— Start SOURCE MATERIAL —

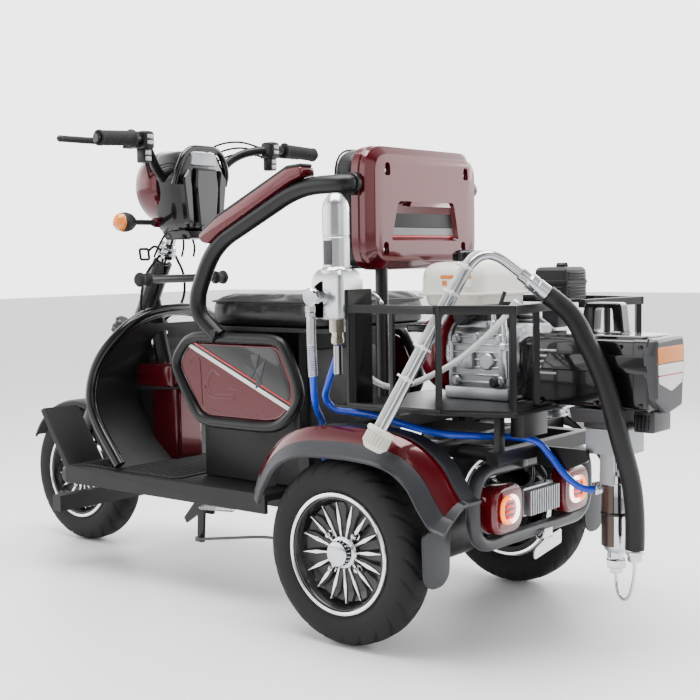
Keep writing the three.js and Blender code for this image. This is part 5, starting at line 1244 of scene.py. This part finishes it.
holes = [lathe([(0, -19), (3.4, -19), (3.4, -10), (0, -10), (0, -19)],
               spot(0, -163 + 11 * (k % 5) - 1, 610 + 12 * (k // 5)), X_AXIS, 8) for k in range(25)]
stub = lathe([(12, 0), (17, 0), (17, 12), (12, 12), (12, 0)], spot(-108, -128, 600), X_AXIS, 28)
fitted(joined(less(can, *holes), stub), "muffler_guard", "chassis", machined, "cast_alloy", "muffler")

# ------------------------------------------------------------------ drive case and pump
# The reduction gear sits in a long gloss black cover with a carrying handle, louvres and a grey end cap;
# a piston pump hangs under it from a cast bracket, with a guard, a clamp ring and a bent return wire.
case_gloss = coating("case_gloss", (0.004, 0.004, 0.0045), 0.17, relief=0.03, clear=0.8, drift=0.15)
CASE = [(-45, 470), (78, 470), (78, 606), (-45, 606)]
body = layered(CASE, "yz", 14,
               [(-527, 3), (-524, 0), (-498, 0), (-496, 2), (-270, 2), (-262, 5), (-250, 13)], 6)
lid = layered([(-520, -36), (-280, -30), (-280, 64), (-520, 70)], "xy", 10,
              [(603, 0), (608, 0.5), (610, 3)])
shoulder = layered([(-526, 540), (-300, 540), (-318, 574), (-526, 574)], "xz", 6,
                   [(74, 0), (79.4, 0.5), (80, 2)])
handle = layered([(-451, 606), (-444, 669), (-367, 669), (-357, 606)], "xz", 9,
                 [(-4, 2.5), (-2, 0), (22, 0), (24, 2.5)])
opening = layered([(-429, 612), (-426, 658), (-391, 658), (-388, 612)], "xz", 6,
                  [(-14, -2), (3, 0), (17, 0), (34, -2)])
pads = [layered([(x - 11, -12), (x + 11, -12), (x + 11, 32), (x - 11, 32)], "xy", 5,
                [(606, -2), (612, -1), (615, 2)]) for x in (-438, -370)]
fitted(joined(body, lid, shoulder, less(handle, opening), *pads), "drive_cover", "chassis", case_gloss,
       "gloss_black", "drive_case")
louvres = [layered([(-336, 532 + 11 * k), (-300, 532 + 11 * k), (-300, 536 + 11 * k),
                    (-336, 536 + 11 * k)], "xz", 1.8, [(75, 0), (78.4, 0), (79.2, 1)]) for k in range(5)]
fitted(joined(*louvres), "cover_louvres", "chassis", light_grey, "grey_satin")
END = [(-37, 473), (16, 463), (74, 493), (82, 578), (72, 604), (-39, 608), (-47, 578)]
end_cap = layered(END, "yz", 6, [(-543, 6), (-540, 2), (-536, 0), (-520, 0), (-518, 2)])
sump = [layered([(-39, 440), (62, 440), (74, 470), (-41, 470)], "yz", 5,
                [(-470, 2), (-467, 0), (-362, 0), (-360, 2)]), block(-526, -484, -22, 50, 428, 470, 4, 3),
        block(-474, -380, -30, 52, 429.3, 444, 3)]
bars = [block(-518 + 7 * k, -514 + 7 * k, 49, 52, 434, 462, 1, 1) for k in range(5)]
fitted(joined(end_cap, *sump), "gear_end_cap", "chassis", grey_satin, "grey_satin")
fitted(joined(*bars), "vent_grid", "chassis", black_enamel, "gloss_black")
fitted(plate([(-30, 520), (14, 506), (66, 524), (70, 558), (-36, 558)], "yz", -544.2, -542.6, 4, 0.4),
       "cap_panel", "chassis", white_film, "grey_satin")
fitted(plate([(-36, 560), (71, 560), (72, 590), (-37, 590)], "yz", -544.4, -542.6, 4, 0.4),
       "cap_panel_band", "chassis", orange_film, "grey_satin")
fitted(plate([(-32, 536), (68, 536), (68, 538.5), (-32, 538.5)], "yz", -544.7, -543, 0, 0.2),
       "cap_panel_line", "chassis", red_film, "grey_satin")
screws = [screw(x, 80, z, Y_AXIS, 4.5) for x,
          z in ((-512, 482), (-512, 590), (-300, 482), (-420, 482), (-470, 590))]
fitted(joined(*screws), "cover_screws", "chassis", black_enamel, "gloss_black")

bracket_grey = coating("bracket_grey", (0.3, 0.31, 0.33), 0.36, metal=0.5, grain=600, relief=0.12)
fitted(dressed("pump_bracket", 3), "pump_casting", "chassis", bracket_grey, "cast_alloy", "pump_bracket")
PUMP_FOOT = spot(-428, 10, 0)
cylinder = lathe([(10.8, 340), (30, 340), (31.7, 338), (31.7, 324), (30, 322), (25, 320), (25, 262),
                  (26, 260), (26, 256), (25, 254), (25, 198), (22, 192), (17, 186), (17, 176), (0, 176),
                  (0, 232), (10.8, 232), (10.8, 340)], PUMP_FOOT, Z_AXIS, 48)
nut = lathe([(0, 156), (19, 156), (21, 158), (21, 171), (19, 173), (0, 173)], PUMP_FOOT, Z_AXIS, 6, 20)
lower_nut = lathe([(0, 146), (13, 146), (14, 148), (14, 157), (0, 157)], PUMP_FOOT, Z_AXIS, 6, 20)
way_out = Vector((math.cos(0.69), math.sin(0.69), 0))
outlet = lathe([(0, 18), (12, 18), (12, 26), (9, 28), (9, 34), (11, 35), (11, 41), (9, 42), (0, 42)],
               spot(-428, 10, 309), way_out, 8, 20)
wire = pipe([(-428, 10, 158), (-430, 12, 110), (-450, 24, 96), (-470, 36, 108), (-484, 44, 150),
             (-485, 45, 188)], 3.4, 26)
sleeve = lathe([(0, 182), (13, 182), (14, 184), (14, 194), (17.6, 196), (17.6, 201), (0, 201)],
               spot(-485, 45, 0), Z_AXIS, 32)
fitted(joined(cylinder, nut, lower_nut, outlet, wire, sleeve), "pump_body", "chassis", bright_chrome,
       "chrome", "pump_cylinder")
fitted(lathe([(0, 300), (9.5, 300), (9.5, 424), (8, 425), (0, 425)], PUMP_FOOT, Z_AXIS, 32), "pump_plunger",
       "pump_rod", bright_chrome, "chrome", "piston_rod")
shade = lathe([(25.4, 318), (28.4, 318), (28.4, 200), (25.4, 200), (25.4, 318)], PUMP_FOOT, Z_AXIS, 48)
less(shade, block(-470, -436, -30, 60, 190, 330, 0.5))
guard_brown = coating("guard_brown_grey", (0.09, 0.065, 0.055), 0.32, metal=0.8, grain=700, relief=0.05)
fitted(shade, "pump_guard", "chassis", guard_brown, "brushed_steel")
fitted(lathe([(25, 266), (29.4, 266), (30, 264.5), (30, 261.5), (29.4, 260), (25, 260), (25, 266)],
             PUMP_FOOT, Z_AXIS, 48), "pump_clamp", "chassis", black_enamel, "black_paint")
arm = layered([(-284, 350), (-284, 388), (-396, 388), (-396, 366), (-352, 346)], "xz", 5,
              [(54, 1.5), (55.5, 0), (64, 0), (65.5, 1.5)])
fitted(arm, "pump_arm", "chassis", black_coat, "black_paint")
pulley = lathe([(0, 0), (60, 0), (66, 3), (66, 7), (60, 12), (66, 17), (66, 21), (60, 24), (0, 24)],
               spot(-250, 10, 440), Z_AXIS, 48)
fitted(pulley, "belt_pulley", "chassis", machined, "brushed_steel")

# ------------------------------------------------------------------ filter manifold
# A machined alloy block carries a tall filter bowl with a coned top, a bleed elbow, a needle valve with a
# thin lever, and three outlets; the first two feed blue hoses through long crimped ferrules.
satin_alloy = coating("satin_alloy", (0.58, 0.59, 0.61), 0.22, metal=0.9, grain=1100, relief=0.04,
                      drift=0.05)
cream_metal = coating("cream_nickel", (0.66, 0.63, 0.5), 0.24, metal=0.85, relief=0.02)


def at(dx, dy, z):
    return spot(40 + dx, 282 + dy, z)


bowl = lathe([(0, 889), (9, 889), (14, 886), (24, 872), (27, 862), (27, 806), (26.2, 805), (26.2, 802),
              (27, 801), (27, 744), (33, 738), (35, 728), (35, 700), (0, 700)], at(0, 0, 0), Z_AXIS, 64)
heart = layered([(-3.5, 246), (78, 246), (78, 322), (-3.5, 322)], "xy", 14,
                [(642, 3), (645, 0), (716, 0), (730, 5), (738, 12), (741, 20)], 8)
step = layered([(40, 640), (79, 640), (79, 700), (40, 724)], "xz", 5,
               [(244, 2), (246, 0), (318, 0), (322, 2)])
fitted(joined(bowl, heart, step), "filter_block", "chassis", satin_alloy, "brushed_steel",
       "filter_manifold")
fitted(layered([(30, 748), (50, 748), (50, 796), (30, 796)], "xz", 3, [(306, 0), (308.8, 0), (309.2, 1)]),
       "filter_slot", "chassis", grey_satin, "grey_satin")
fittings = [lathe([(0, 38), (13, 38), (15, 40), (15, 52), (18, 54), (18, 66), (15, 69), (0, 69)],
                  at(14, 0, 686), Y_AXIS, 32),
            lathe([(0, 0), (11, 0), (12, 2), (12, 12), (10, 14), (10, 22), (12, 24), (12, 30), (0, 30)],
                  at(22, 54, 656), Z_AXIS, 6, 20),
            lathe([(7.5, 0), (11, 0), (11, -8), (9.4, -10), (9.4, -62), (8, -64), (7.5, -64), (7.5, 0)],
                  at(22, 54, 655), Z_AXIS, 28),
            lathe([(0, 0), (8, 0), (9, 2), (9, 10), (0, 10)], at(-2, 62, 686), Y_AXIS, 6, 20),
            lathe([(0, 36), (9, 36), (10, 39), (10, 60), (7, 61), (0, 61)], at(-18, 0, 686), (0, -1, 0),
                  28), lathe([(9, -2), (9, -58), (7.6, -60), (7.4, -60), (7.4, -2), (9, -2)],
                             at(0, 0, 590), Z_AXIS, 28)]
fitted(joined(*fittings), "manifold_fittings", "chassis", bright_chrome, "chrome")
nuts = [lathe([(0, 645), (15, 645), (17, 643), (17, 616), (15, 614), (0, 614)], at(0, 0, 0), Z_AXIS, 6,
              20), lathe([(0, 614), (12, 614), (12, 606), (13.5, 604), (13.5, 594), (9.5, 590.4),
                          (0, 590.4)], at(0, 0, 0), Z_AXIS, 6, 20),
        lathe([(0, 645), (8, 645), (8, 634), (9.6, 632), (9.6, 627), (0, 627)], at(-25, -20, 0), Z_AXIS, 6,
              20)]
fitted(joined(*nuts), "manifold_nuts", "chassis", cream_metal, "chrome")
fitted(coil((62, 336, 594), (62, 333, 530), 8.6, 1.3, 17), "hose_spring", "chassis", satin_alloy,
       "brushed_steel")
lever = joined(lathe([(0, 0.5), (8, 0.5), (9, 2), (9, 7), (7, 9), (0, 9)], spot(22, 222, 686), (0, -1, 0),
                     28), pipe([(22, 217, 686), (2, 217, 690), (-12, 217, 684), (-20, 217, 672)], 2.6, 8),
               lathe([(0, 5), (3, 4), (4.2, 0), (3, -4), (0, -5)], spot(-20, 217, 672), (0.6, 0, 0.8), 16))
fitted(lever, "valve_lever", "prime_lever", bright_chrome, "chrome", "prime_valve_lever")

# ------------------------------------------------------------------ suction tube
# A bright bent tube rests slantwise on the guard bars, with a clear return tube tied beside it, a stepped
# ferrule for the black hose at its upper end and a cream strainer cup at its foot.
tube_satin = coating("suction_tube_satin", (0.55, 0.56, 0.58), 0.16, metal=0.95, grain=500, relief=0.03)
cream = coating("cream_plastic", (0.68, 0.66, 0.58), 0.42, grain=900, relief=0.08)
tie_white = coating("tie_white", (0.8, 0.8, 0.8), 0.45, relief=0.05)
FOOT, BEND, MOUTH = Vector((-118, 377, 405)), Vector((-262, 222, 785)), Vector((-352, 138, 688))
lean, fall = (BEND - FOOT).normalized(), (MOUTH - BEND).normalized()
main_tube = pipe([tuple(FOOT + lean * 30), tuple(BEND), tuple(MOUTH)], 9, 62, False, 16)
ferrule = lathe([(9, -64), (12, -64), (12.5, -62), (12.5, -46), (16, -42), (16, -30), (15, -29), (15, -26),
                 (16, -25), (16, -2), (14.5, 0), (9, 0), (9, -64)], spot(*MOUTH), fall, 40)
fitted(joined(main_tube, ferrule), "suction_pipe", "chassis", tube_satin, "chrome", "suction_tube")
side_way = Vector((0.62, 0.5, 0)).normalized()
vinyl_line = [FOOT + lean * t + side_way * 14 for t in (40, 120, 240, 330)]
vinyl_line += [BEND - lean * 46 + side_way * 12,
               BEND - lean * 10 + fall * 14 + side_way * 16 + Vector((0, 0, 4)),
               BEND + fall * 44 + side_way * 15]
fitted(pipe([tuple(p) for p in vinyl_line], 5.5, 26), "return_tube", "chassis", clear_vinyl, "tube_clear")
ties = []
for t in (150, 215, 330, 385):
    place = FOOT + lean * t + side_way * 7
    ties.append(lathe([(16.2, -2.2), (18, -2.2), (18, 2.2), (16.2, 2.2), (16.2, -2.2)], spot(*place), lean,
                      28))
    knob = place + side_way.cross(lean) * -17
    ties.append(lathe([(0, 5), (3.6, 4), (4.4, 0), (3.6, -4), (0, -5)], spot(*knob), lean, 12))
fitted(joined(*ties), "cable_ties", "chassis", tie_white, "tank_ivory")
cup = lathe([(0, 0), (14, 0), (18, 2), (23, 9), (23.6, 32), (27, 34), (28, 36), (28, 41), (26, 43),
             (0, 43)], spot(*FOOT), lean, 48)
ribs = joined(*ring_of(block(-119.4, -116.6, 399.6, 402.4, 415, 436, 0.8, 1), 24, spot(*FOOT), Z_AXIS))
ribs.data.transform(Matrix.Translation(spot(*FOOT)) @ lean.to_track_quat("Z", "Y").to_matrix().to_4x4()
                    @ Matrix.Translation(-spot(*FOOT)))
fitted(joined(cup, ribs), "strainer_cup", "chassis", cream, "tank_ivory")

— End SOURCE MATERIAL —

EXERCISE AIM
Determine how many lines above contain "three" as a word or string. Give the number alone.

SOLUTION TO THE EXERCISE
2